7) Batman jamais salvará Gothan (ele tem de conviver com os seus pecados, erros, e consciência aflita), por mais altruísta que seja, o super-herói não está disposto a morrer por Gothan, e ela sabe disso: nunca estará livre do mal, do Coringa e do caos, mesmo que Batman se decidisse pelo sacrifício. Cristo não tem pecados, e entregou-se voluntariamente pelos Seus como o único meio pelo qual o homem é salvo. Batman não tem controle sobre si mesmo. Ele simplesmente reage aos fatos. Cristo tem completo controle sobre Si (Jo 10.17); sobre todas as coisas (Jo 1.3), inclusive o pecado, a morte e o mal (Hb 4.15; Rm 6.9; 2Co 5.10).
 
8) O Cavaleiro das Trevas é uma ficção, como o homem que deseja salvar a si mesmo também vive uma ficção. E olhará para si, e se verá condenado. Assim como Bruce Wayne está confinado ao estigma do morcego, o homem está preso às correntes do pecado, e por si só é impossível livrar-se. 
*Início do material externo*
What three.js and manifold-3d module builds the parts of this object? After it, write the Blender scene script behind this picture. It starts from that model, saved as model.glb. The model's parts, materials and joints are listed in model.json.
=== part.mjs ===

9) Ao contrário, Cristo é o poder real, o único e suficiente salvador do homem: “E em nenhum outro há salvação, porque também debaixo do céu nenhum outro nome há, dado entre os homens, pelo qual devamos ser salvos” (At 4.12). A realidade irrefutável de que Deus não é um mero espectador e não pode ser alijado do universo (a despeito da vontade e dos esforços sobre-humanos), é que Ele opera a redenção na vida dos eleitos pelo Seu Filho Amado. 

10) Cristo é a luz verdadeira, que ilumina a todo o homem, mas o mundo não o conheceu. E como Batman, o homem cavalga nas trevas, rumo à condenação.